C'est Bouanga qui fait un appel en profondeur, pas servi. Hamouma essaye de se placer entre les lignes, mais les angles de passe sont coupés, pendant que Neyou est surveillé de près. Le ballon reste dans les pieds de Kolo pendant 6 secondes...
 
 
... et ensuite il y a un échange de passes avec Neyou, avant que Bouanga soit recherché haut dans le couloir. Sauf qu'il revenait d'une position de hors-jeu (son appel précédent) et le ballon sort en touche.
 
Certes, le bloc adverse a été très bien en place, haut et compact.
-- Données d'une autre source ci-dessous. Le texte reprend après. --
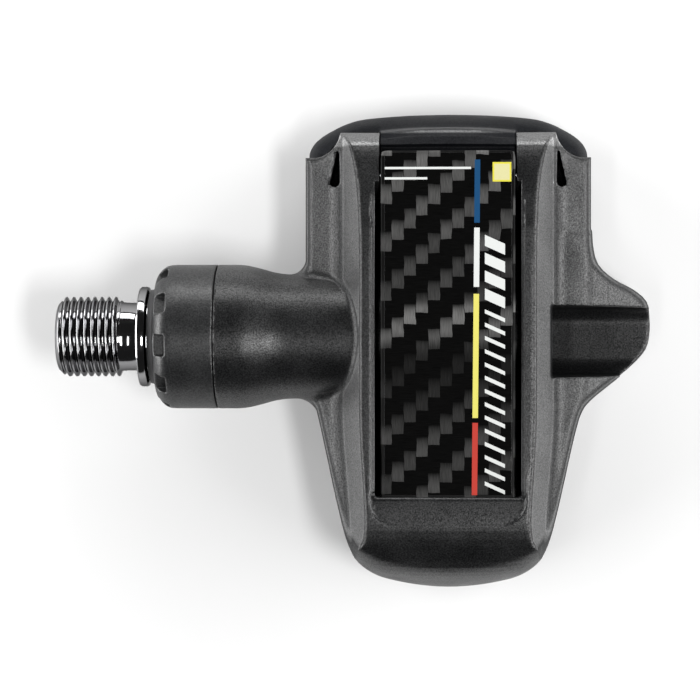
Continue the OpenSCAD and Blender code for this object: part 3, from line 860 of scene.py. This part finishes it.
def with_print(g, u, v, colour):
    """Prints the stripe, two rules, a marker square and a column of slanted bars, in mm across and along."""

    def rect(u0, u1, v0, v1, across=u):
        return g.product(g.band(across, u0, u1), g.band(v, v0, v1))

    lean = g.math("MULTIPLY_ADD", v, -0.009, u)
    for v0, v1, ink in STRIPE:
        colour = g.mix(rect(4.38, 5.34, v0, v1, lean), colour, ink)
    for u0, u1, v0, v1 in ((-11.3, 4.0, 29.1, 29.5), (-11.3, -3.6, 27.3, 27.7)):
        colour = g.mix(rect(u0, u1, v0, v1), colour, PRINT_WHITE)
    colour = g.mix(rect(7.75, 11.0, 26.9, 30.3), colour, (0.42, 0.38, 0.04))
    colour = g.mix(rect(8.05, 10.7, 27.2, 30.0), colour, (0.40, 0.38, 0.20))
    # the bars are heavy behind and light in front: pitch, share that is printed, first and last place
    slant = g.math("MULTIPLY_ADD", u, 0.45, v)
    bars = []
    for pitch, share, v0, v1 in ((3.1, 0.62, 9.3, 21.65), (2.3, 0.3, -23.05, 7.6)):
        phase = g.math("FRACT", g.math("DIVIDE", slant, pitch))
        bars.append(g.product(g.math("LESS_THAN", phase, share), g.band(u, 6.4, 9.9), g.band(slant, v0, v1)))
    return g.mix(g.math("MAXIMUM", *bars), colour, PRINT_WHITE)


def carbon_material(name, printed):
    """Twill laminate; the printed film is lacquered, and the bare blade is nearly matt."""
    g = Graph(name)
    u, v, _ = g.separate(g.node("ShaderNodeUVMap", uv_map="mm").outputs[0])
    colour, warp, fibres = weave(g, u, v)
    if printed:
        colour = with_print(g, u, v, colour)
    lacquer, lacquer_rough = (1.0, 0.06) if printed else (0.15, 0.4)
    g.set(Base_Color=colour, Roughness=g.span(fibres, 0.28, 0.42, 0.3, 0.7), Coat_Weight=lacquer,
          Coat_Roughness=lacquer_rough, Coat_IOR=1.5)
    g.bump(g.math("MULTIPLY_ADD", fibres, 0.3, warp), 0.3, 0.01 * MM)
    g.bsdf.inputs["Specular IOR Level"].default_value = 0.0
    return g.mat


composite = grained("composite", (0.0010, 0.0011, 0.0012), (0.008, 0.0082, 0.0086), 0.36,
                    [(0, 0.29), (0.05, 0.5), (0.085, 0.62), (0.14, 0.32), (0.22, 0.14), (0.34, 0.11),
                     (0.42, 0.3), (0.47, 0.85), (0.5, 1.3), (0.56, 0.85), (0.66, 0.08), (0.85, 0.03)],
                    [(0, 0.31), (0.15, 0.25), (0.3, 0.3), (0.5, 0.5), (0.66, 0.35), (0.85, 0.1)],
                    grain=0.26, height=0.03, speckle=0.5, zone=(33.7, 37, 2, 3.2))
jaw_composite = grained("jaw_composite", (0.002, 0.0022, 0.0027), (0.007, 0.0075, 0.009), 0.42,
                        [(0, 0.28), (0.094, 0.12), (0.3, 0.03), (0.5, 0.02), (0.66, 0.02), (0.85, 0.01)],
                        grain=0.26, height=0.02, speckle=0.3, zone=(36.0, 36.7, 5, 12.0))
nut_finish = grained("nut_finish", (0.003, 0.0032, 0.0034), (0.012, 0.0123, 0.0128), 0.4,
                     [(0, 0.36), (0.094, 0.34), (0.4, 0.38), (0.66, 0.3), (0.83, 0.18)],
                     grain=0.3, height=0.03, speckle=0.3)
chrome = metal("dark_chrome", (0.23, 0.23, 0.24), (0.28, 0.28, 0.28), 0.09, (0.1, 1, 1), 1500, 0.001, 0.02)
chrome.node_tree.nodes["Principled BSDF"].inputs["Specular Tint"].default_value = (0.3, 0.3, 0.3, 1)
bearing = metal("bearing_steel", (0.55, 0.55, 0.56), (0.66, 0.66, 0.67), 0.16, (1, 0.3, 0.3), 2500)
spring = metal("spring_steel", (0.16, 0.16, 0.17), (0.24, 0.24, 0.25), 0.3, (1, 1, 1), 1800)
plate_steel = metal("plate_steel", (0.50, 0.50, 0.50), (0.60, 0.60, 0.61), 0.3, (0.03, 1, 1), 2600, 0.004)
screw_steel = metal("screw_steel", (0.05, 0.05, 0.052), (0.09, 0.09, 0.093), 0.35, (1, 1, 1), 2200)
pin_steel = metal("pin_steel", (0.40, 0.40, 0.41), (0.52, 0.52, 0.53), 0.22, (0.08, 1, 1), 2400)
rubber = soft("seal_rubber", (0.008, 0.008, 0.009), 0.6)
nylon = soft("cage_nylon", (0.30, 0.20, 0.07), 0.45)
carbon = carbon_material("carbon", False)
film_finish = carbon_material("printed_film", True)


# ---------------------------------------------------------------- pieces


def paint(ob, mat):
    ob.data.materials.clear()
    ob.data.materials.append(mat)


def dress(ob, mat, slot_name, *nodes, body=None):
    """Gives a new piece its material, hides the nodes it stands for and attaches it to the body it rides on;
    slot_name is not used.
    """
    paint(ob, mat)
    if body:
        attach(ob, body)
    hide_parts(*nodes)


for name, field, lo, hi, pitches, mat, slot_name, node, body in (
        ("body_moulding", body_sdf, (13.4, -46, -18.4), (92.2, 37, 13.4), (0.5, 0.55),
         composite, "composite", "pedal_body", "pedal"),
        ("jaw_moulding", jaw_sdf, (28.5, 22.5, -18.3), (81.5, 41.3, 9.6), (0.36, 0.5),
         jaw_composite, "jaw_composite", "rear_jaw", "jaw"),
        ("nut_ring", nut_sdf, (2.1, -13.6, -13.6), (22.6, 13.6, 13.6), (0.32, 0.45),
         nut_finish, "nut_alloy", "sealing_nut", "pedal"),
        ("cleat_plate", plate_sdf, (20.6, -20.9, -11.3), (89.4, 16.3, -9.5), (0.33, 0.45),
         plate_steel, "plate_steel", "wear_plate", "pedal")):
    moulding = mesh_piece(name, *surface(field, lo, hi, pitches[0]))
    dress(moulding, mat, slot_name, node, body=body)
dress(spindle(), chrome, "spindle_steel", "axle", body="axle")

for ob, mat, slot_name, node in (
        (leaf("blade_leaf", 11.7, -33.35, 32.4, BLADE_R - BLADE_T, BLADE_R, edge=0.3, corner=0.8),
         carbon, "carbon", "carbon_blade"),
        (leaf("blade_print", 11.0, -27.6, 32.0, BLADE_R, BLADE_R + 0.05, edge=0.02),
         film_finish, "film", "blade_film")):
    dress(ob, mat, slot_name, node)
    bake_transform(ob)

for mat, slot_name, nodes in (
        (spring, "spring_steel", ("axle_circlip", "bearing_circlip", "bearing_shields")),
        (bearing, "bearing_steel", ("inner_race", "outer_race", "balls", "needle_cup", "needle_rollers")),
        (rubber, "seal_rubber", ("lip_seal", "nut_o_ring")),
        (nylon, "cage_nylon", ("ball_cage", "needle_cage")),
        (screw_steel, "screw_steel", ("plate_screws",)),
        (pin_steel, "pin_steel", ("jaw_pin",))):
    for node in nodes:
        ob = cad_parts[node]
        paint(ob, mat)
        ob.data.polygons.foreach_set("use_smooth", [True] * len(ob.data.polygons))
        ob.data.set_sharp_from_angle(angle=math.radians(30))


# ---------------------------------------------------------------- studio

floor_look = Graph("studio_floor")
floor_look.set(Base_Color=(0.52, 0.52, 0.52), Roughness=0.9)
bpy.ops.mesh.primitive_plane_add(size=6, location=(0.04, 0, cad_low[2] - 0.05 * MM))
studio_floor = bpy.context.object
studio_floor.name = "studio_floor"
studio_floor.data.materials.append(floor_look.mat)

world = bpy.data.worlds.new("studio")
bpy.context.scene.world = world
world.use_nodes = True
world.node_tree.nodes["Background"].inputs["Color"].default_value = (1, 1, 1, 1)
world.node_tree.nodes["Background"].inputs["Strength"].default_value = 0.035


def area(name, place, target, width, length, watts):
    """A soft box that faces a target, or straight down without one."""
    light = bpy.data.lights.new(name, "AREA")
    light.shape, light.size, light.size_y, light.energy = "RECTANGLE", width, length, watts
    ob = bpy.data.objects.new(name, light)
    bpy.context.scene.collection.objects.link(ob)
    ob.location = place
    if target:
        ob.rotation_euler = (Vector(target) - Vector(place)).to_track_quat("-Z", "Y").to_euler()


LIT = (0.04, 0, 0)
area("left_box", (-0.55, 0.02, 0.17), LIT, 0.9, 0.32, 12)
area("right_box", (0.65, 0.02, 0.17), LIT, 0.9, 0.32, 12)
area("rear_box", (0.05, 0.62, 0.17), LIT, 0.7, 0.22, 4.5)
area("barrel_box", (0.25, -0.12, 0.6), None, 0.09, 0.2, 2.8)
area("spindle_box", (-0.095, -0.17, 0.6), None, 0.05, 0.34, 0.6)

# the camera looks down at the blade from 440 mm, 2 degrees off square, with the jaw at the picture's top
eye, sight = Vector((0.0554, -0.0006, 0.44)), Vector((0.0375, -0.0024, 0))
cam_data = bpy.data.cameras.new("camera")
cam_data.sensor_width = 36
cam_data.lens = 126.7
cam = bpy.data.objects.new("camera", cam_data)
bpy.context.scene.collection.objects.link(cam)
away = (eye - sight).normalized()
right = Vector((0, 1, 0)).cross(away).normalized()
cam.matrix_world = Matrix((right, away.cross(right), away)).transposed().to_4x4()
cam.location = eye
bpy.context.scene.camera = cam
bpy.context.scene.view_settings.view_transform = "Standard"
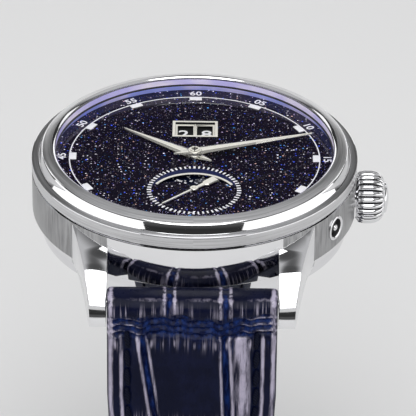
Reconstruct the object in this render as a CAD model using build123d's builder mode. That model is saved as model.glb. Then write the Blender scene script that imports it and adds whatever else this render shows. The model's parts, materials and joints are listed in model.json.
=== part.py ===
"""A moon phase wristwatch that stands on its closed strap with the dial up.

Millimetres, +Z up, +Y towards 12 o'clock, +X towards 3 o'clock and the crown.
The origin is on the floor, on the axis of the case.
"""

import os
from math import atan2, cos, degrees, hypot, radians, sin, sqrt

from build123d import *

os.makedirs("parts", exist_ok=True)

# Clearances
PLAY = 0.05  # between parts that run in one another
SEAT = 0.02  # in pressed and glued seats
OVERRUN = 1.0  # how far a cut passes the face that it opens

# Case, bezel and crystal. A rise is above the dial and a drop is below it.
CASE_RADIUS = 20.0
DIAL_TOP = 66.0  # dial above the floor
BEZEL_WIDTH = 2.7
BEZEL_RISE = 1.9
BEZEL_FALL = 0.35  # fall of its satin slope from the inner to the outer edge
BEZEL_CHAMFER_WIDTH = 0.4
BEZEL_CHAMFER_HEIGHT = 0.2
BEZEL_EDGE = 0.2
LEDGE_WIDTH = 0.85
LEDGE_RISE = 0.41
SKIRT_DROP = 1.03
GROOVE_HEIGHT = 0.27
GROOVE_DEPTH = 0.5
FLANK_HEIGHT = 5.0
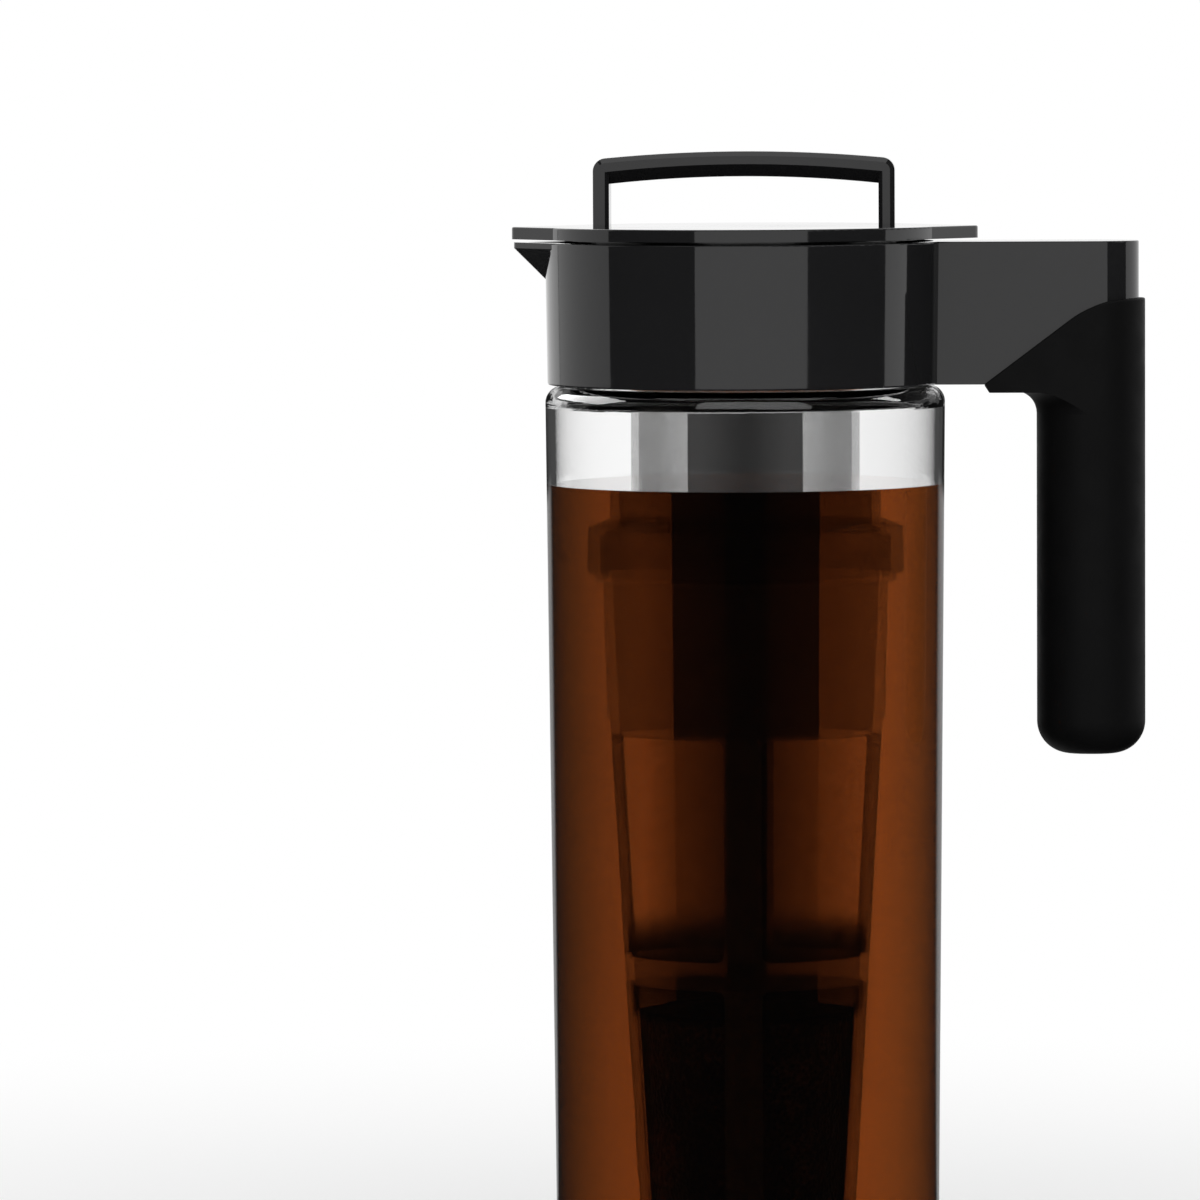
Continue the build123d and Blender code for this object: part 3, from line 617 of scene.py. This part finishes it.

Mais les Verts n'ont pas su mettre du rythme et le déséquilibrer autrement que de jouer dans son dos ou d'inviter les adversaires à un pressing haut, pour créer des espaces. Sauf qu'à 2-0 les Bretons n'avaient plus besoin de presser et les Stéphanois ont manqué cruellement d'idées.
 
 
Point positif du match, après Sidibé il y a une semaine, c'est encore un autre jeune issu du centre de formation qui a fait sa première apparition en pro, Tyrone Tormin :
 
 
 

Conclusions

 
On dit qu'il vaut mieux perdre une fois 3-0 que trois fois 1-0. Certes, les Verts ont connu leur premier revers de la saison, mais ils ont perdu contre plus fort qu'eux. Ils peuvent regretter les occasions non transformées en première période, quand les projections dans le dos de la défense adverse auraient mérité des meilleures conclusions. Les Rennais ont affiché un vrai bloc équipe, ils ont été capables de créer régulièrement des déséquilibres dans les couloirs, et les Stéphanois ont fini par craquer. Il y a plein d'enseignements tactiques à tirer de ce match pour les jeunes joueurs de l'ASSE - au staff stéphanois de bien les accompagner et de s'assurer qu'ils poursuivent ainsi leur apprentissage.